Changing schools at any age can be a daunting prospect – both for the child and their parents.
For the child, they are faced with saying goodbye to old friends and a familiar social circle and then showing up at a new school where they don’t know a soul.
For the parents, they often are also having to establish themselves in a new community and additionally feel apprehensive for their children facing what can be a challenging situation.
The good news is that there are some easy things you can do to help ease any anxiety about starting a new school as well as settling into a new community.
Here are some tips:
1) Keep an open line of communication
This is probably the most important thing you can do. Even if your child is excited about changing schools there is still bound to be a lot of apprehension mixed in with the excitement.
Talk openly to your child about the upcoming change of school and ask them about any positive or negative feelings they may be having.
Keep them informed about what is happening and try to involve them in the decision making process where possible.
2) Be enthusiastic
Although there are a lot of negative emotions associated with starting a new school, it will help your child enormously if you try and focus on some of the positives.
Many children will be excited about the prospect of a fresh start and a chance to make new friends.
Point out all the good things that may be coming about as a result of changing schools. For instance, maybe the new school has excellent sport facilities if you have a sports-mad child, or maybe they can offer a specialised reading program if your child is an avid reader.
3) Saying goodbye is important
For most kids, saying goodbye to old friends is the hardest part about changing schools. This is especially true for long-distance or interstate moves where they will no longer see their friends on a regular basis. Discuss ways that your child can keep in touch with their friends. Luckily with modern technology it’s easier than ever to do so. Great ways to maintain connections are skype, facetime, email, messenger and for novelty value you could always suggest snail mail! Another good idea is throwing a going away party for your child and their friends, this is something for them to look forward to and a nice way to celebrate their friendships.
4) Research the new school
Where possible, make a point of visiting your child’s new school together to have a look around so your child can familiarise themselves with their surroundings before their first day.
It’s a great idea to meet new teachers and the principal too.

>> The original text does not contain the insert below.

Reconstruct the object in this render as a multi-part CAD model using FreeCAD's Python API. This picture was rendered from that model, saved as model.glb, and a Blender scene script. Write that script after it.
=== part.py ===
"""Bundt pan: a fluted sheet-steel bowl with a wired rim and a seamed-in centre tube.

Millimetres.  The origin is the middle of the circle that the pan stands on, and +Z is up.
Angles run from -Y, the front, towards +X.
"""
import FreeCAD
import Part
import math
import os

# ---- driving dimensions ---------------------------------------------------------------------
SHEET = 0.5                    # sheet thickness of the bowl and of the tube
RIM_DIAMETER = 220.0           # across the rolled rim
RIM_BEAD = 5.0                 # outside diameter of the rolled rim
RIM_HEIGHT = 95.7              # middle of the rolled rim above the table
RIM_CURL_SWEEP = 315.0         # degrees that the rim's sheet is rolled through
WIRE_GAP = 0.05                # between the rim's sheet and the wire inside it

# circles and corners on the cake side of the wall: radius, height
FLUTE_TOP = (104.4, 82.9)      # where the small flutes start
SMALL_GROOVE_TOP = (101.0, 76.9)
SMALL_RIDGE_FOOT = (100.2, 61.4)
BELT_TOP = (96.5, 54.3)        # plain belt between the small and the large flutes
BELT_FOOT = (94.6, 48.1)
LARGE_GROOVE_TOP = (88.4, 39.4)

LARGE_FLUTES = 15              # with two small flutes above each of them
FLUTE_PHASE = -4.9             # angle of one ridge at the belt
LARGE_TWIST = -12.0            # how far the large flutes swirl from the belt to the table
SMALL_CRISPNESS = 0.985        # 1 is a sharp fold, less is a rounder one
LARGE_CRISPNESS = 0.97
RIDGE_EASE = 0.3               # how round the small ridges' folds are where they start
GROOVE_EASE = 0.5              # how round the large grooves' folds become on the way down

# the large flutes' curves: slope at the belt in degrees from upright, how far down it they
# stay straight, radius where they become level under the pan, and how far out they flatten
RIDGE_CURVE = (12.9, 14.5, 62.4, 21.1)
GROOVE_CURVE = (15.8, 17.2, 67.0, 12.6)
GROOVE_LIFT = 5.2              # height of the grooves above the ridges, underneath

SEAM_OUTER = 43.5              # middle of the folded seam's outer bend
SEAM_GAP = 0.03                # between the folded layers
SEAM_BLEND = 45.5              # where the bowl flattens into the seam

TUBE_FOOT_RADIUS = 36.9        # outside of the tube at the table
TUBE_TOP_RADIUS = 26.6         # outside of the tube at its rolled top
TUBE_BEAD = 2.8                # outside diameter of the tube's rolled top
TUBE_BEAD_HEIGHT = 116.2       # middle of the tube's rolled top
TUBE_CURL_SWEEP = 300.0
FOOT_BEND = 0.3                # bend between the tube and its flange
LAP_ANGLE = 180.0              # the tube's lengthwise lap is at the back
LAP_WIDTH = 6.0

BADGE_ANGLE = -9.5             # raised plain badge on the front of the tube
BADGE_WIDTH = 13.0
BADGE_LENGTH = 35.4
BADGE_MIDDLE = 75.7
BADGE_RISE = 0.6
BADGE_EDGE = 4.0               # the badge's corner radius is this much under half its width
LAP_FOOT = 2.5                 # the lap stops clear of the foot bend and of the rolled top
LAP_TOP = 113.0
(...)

Many schools new have websites which your child may find useful to browse as well.
Research sports teams and extracurricular activities available through the school as they may be a valuable way to help your child integrate into their new environment. For children, establishing their place in a social circle takes a lot of work and the thought of starting again from scratch is terrifying. They are bound to be worried about not making friends and feeling lonely at their new school.

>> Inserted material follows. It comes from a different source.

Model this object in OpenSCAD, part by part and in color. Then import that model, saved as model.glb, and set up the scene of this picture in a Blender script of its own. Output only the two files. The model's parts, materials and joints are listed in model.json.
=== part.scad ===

Ask the school if there is a ‘buddy’ system available so your child has someone to help them negotiate their initial days at the new school.
5) Setting in
Once your child has started at their new school, try to keep an open dialogue on how they are doing. Let them know that it may take some time to settle into their new school and make good friends and that it’s okay to be feeling a little lonely in the beginning.
Encourage them to take up activities that they like doing as a way of meeting like-minded kids.
Reminding your child to keep up contact with their old friends is important, especially as they will provide a source of support and familiarity for your child at this time.
The good news is, it’s a well known fact that kids are extremely adaptable and resilient so in many cases, it’s harder on the parents watching from the sidelines than it is for their child.
A good way to feel involved and support your child is to become involved with the school – it’s also a great way to meet other parents. There are plenty of opportunities when schools require parental volunteers if that is something you are able to do or helping out at weekend school fundraisers is also a great way to bond with other parents and kids.